Figure 9: Steady-state heat flux for internally-insulated pressure vessel. 385W.
Figure 10: Steady-state temperature for internally-insulated pressure vessel. 80-110F.
For reference, the physical properties used are listed below.
Pipe:
Cp (specific heat capacity) = 11778.92895 in2/s2-F (440 J/kg-K)[1]
α (thermal expansion coefficient) = 6.5*10-6 1/F[1]
E (elastic modulus) = 29*106 lbf/in2[2]
ρ (density) = .284 lbf-s2/in4[2]
k (thermal conductivity) = 7.1203 lbf/s-F (57 W/m-K) [1]
Insulation:
Cp = 22411.296 in2/s2-F [1]
α = .65*10-6 1/F (assumption, has no effect on temperatures/fluxes)
E = 29*103 lbf/in2 (assumption, again, no effect on temperatures/fluxes)
ρ = .0095737 lbf-s2/in4 (265 kg/m3) [1]
k = .006246 lbf/s-F (.05 W/m-K) [1]
Nitrogen:
Cp = 1056 J/kg-K (at 500K, worst-case scenario)[3]
ρ = 12.486 kg/m3 (based on pressure, worst-case scenario)[3]
Convective Conditions:
outside: h = .03172 lbf/in-s-F (10 W/m2-K) - assumption based on mostly still air[1]

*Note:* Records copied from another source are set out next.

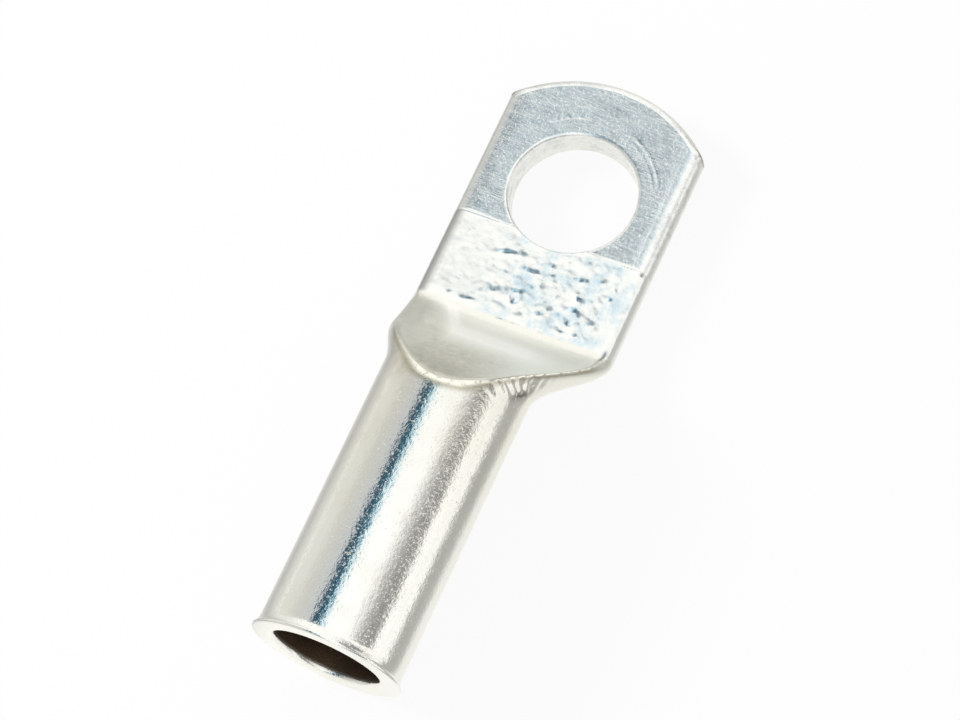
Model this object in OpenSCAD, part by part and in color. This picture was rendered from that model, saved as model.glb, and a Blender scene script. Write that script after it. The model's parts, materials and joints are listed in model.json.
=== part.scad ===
// Tin-plated copper cable lug, pressed from one length of tube.
// The origin is on the stud hole's axis, on the contact face under the palm.
// +X runs along the lug to the palm's tip, +Z is the palm's upward normal.

/* [Barrel] */
// Bore that takes the stripped conductor
bore_d = 7; // [5.5:0.1:8.5]
// Wall of the tube
wall = 1.2; // [0.8:0.05:1.5]
// Round tube, from the mouth to the crest of the pressed ridge
barrel_len = 17.8; // [12:0.1:26]
// How far the tube's cut end bells out, on the radius
lip_flare = 0.25; // [0:0.05:0.5]
// Length over which the cut end bells out
lip_len = 0.9; // [0.5:0.1:2]
// Rounding of the bore's mouth
mouth_round = 0.3; // [0.1:0.05:0.5]

/* [Neck] */
// From the crest of the ridge to the crease where the palm starts
neck_len = 7.5; // [5:0.1:10]
// From the crest of the ridge to where the left side starts to spread
left_lead = 1; // [0.5:0.1:1.5]
// How far short of the crease the left side has finished spreading
left_early = 2.9; // [0:0.1:3]
// From the crest of the ridge to where the right side starts to spread
right_lead = 2; // [0.5:0.1:3]
// Depth of the hollow that the punch leaves across the shoulder
dish_depth = 0.35; // [0:0.05:0.6]
// How far short of the crease the walls meet and the hollow inside ends
hollow_early = 1.2; // [1:0.1:3]

/* [Palm] */
// Width over the folded sides
palm_w = 13.8; // [12.5:0.1:17]
// How much thinner than two walls the palm is pressed
palm_squeeze = 0.1; // [0:0.05:0.3]
// From the crease to the centre of the stud hole
crease_to_hole = 9.8; // [8:0.1:16]
// From the centre of the stud hole to the tip
hole_to_tip = 8.2; // [6.8:0.1:12]
// Radius of the arc across the tip
tip_r = 9.6; // [9:0.1:13]
// Rounding along the edges of the tip
tip_round = 0.45; // [0.1:0.05:0.6]
// How far the tube's axis lies to one side of the palm's middle
palm_set = 0.8; // [0:0.1:1.2]
// Depth of the flat that is coined round the stud hole
coin_depth = 0.1; // [0.05:0.05:0.2]
// From the coined flat's step to the centre of the stud hole
coin_lead = 3.65; // [2:0.05:6]

/* [Stud hole] */
// Hole for the stud, with clearance for M8
hole_d = 8.4; // [6.4:0.1:9]
// Rounding of the edge that the punch went in by
hole_round = 0.25; // [0.1:0.05:0.4]

/* [Hidden] */
$fn = 96;
od = bore_d + 2 * wall;
palm_t = 2 * wall - palm_squeeze;
palm_x = -crease_to_hole;
crest_x = palm_x - neck_len;
mouth_x = crest_x - barrel_len;
tip_x = hole_to_tip - tip_r;
// Rounding of the tube's cut edge, and steps in each rounded edge
lip_round = 0.15;
round_steps = 5;
// The neck's skin lies this far inside the tube's and the palm's, and runs this far into them
seam = 0.02;
lap = 0.5;
// A cutter runs past the face that it opens by this much
past = 1;
// Stations along the neck, points up each side of a ring, and points across its top
stations = 12;
side_steps = 12;
top_steps = 8;
// A ring's lowest and highest facets end at this angle from the horizontal
facet_angle = 86;
// The wall leans with the shoulder, so it is measured thicker upright than square to itself
lean = sqrt(1 + pow((od - palm_t) / neck_len, 2));
lean_run = 1.5;

function blend(from, to, share) = from + (to - from) * share;
function smooth(t) = let (u = min(1, max(0, t))) u * u * (3 - 2 * u);
function arc(centre, radius, first, last) = [
    for (i = [0 : round_steps]) let (
        angle = blend(first, last, i / round_steps)
    ) centre + radius * [cos(angle), sin(angle)]
];

// Height of the punched shoulder: half a straight ramp and half a smooth one
function ramp(t) = 1 - (smooth(t) + min(1, max(0, t))) / 2;
function press_z(d) = palm_t + (od - palm_t) * ramp(d / neck_len);
function hollow_z(d) = press_z(d) - wall * blend(1, lean, min(1, d / lean_run));

// A side of the neck at a distance d past the crest, where side is 1 for left and -1 for right:
// how far it has spread, its rounding, which ends as half the pressed height, and its reach
function spread(d, side) = side > 0
    ? smooth((d - left_lead) / (neck_len - left_early - left_lead))
    : smooth((d - right_lead) / (neck_len - right_lead));
function side_r(d, side) = blend(od / 2, press_z(d) / 2, spread(d, side));
function reach_y(d, side) = blend(palm_set + side * od / 2, side * palm_w / 2, spread(d, side));

// Angle up the side, from the middle of its rounding, at which a ring is cut off flat
function cut_angle(d, inset, top, side) = let (
    rise = (top - side_r(d, side)) / (side_r(d, side) - inset)
) min(facet_angle, asin(max(-1, min(1, rise))));
function side_point(d, inset, angle, side) = let (r = side_r(d, side)) [
    reach_y(d, side) - side * (r - (r - inset) * cos(angle)),
    r + (r - inset) * sin(angle)
];
// Points up one side of a ring, from its lowest facet to where it is cut off
function side_arc(d, inset, top, side) = [
    for (i = [0 : side_steps])
        side_point(d, inset, blend(-facet_angle, cut_angle(d, inset, top, side), i / side_steps), side)
];
function reversed(points) = [for (i = [len(points) - 1 : -1 : 0]) points[i]];
function sag(d, share) = dish_depth * sin(180 * min(1, max(0, d / neck_len))) * (1 - pow(2 * share - 1, 2));

// One ring of the neck: up the left side, across the top and down the right side
function ring(d, inset, top) = let (
    left = side_arc(d, inset, top, 1),
    right = reversed(side_arc(d, inset, top, -1))
) concat(
    left,
    [for (i = [1 : top_steps - 1]) let (
        share = i / top_steps
    ) blend(left[side_steps], right[0], share) - [0, sag(d, share)]],
    right
);
function placed(points, x) = [for (p = points) [x, p[0], p[1]]];

// Triangles that skin a stack of equal rings, with a face over each end
function skin(count, size) = concat(
    [for (r = [0 : count - 2], i = [0 : size - 1], k = [0, 1]) let (
        a = r * size + i,
        b = r * size + (i + 1) % size
    ) k == 0 ? [a, b + size, b] : [a, a + size, b + size]],
    [[for (i = [0 : size - 1]) i]],
    [[for (i = [size - 1 : -1 : 0]) (count - 1) * size + i]]
);

// Skins a list of rings of (y, z) points, each at its own x
module loft(rings, places) {
    polyhedron(
        points = [for (r = [0 : len(rings) - 1]) each placed(rings[r], places[r])],
        faces = skin(len(rings), len(rings[0]))
    );
}

// Turns a profile of (radius, distance from the mouth) about the tube's axis
module turned(profile) {
    translate([mouth_x, palm_set, od / 2])
        rotate([0, 90, 0])
            rotate_extrude()
                polygon(profile);
}

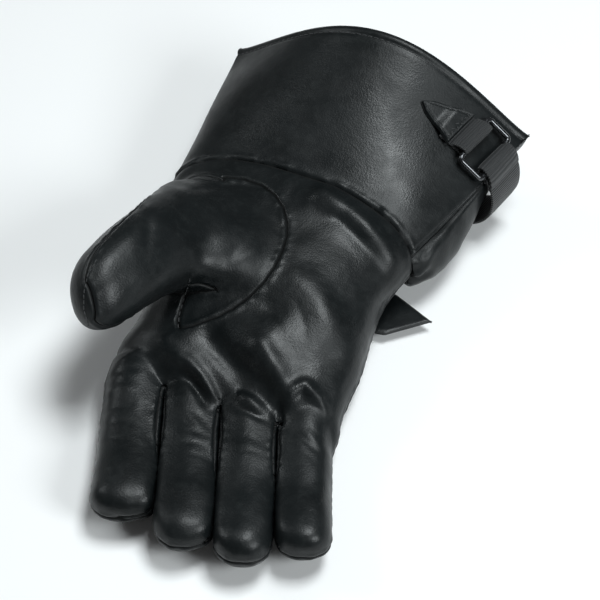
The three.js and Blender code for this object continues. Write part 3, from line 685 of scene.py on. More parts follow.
def wall(outer, inner):
    """A closed wall between two grids of points: points and faces."""
    rows, columns = outer.shape[:2]
    skin = rows * columns
    points = np.vstack([outer.reshape(-1, 3), inner.reshape(-1, 3)])
    i, j = np.meshgrid(np.arange(rows - 1), np.arange(columns - 1), indexing="ij")
    a = (i * columns + j).ravel()
    front = np.stack([a, a + 1, a + columns + 1, a + columns], -1)
    j, i = np.arange(columns - 1), np.arange(rows - 1)
    edge = np.concatenate([
        j,
        i * columns + columns - 1,
        (rows - 1) * columns + (columns - 1 - j),
        (rows - 1 - i) * columns,
    ])
    after = np.roll(edge, -1)
    side = np.stack([after, edge, edge + skin, after + skin], -1)
    return points, np.vstack([front, front[:, ::-1] + skin, side])


def sheet_facts(outer):
    """The direction out of a grid of points, and how far each point lies from the grid's edge."""
    du = np.gradient(outer, axis=1)
    dv = np.gradient(outer, axis=0)
    n = unit(np.cross(dv, du))
    step = np.linalg.norm(dv, axis=-1)
    across = np.linalg.norm(du, axis=-1)
    along_v = np.cumsum(step, axis=0)
    along_u = np.cumsum(across, axis=1)
    away = np.min([
        along_v - along_v[:1], along_v[-1:] - along_v, along_u - along_u[:, :1], along_u[:, -1:] - along_u,
    ], axis=0)
    return n, away


# Finishes.

def start_material(name, base, roughness, metallic=0.0):
    """A new material with its tree of nodes and its shader."""
    material = bpy.data.materials.new(name)
    material.use_nodes = True
    tree = material.node_tree
    shader = tree.nodes["Principled BSDF"]
    shader.inputs["Base Color"].default_value = (*base, 1)
    shader.inputs["Roughness"].default_value = roughness
    shader.inputs["Metallic"].default_value = metallic
    return material, tree, shader


def place_of(tree, source="Object"):
    """Coordinates on the piece: Object in metres, or UV for its own map."""
    return tree.nodes.new("ShaderNodeTexCoord").outputs[source]


def noise(tree, place, scale, detail=2.0, rough=.5, distortion=0.0):
    """Soft clouds from 0 to 1; scale is how many to a metre."""
    made = tree.nodes.new("ShaderNodeTexNoise")
    made.inputs["Scale"].default_value = scale
    made.inputs["Detail"].default_value = detail
    made.inputs["Roughness"].default_value = rough
    made.inputs["Distortion"].default_value = distortion
    tree.links.new(place, made.inputs["Vector"])
    return made.outputs["Fac"]


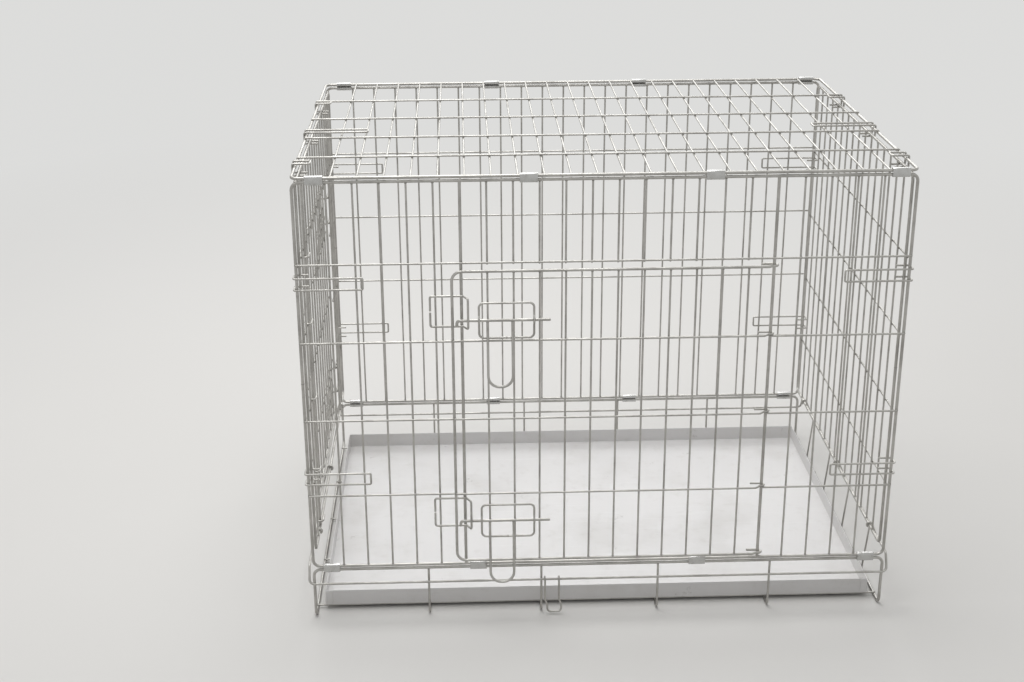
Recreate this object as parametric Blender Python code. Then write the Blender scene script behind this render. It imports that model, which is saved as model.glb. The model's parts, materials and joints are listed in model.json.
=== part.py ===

outside environment temperature: T = 68F
inside: h = .09516 lbf/in-s-F (30 W/m2-K) - assumption based on rapid air, variations in this value had insignificant effect on fluxes and temperatures[1]
inside environment temperature: T = 400F
References:
[1] Incropera, DeWitt, Bergman, Lavine: Fundamentals of Heat and Mass Transfer, 6th Edition.
[2] Beer, Johnson, DeWolf: Mechanics of Materials, 4th Edition.
[3] Moran, Shapiro: Fundamentals of Engineering Thermodynamics, 5th Edition.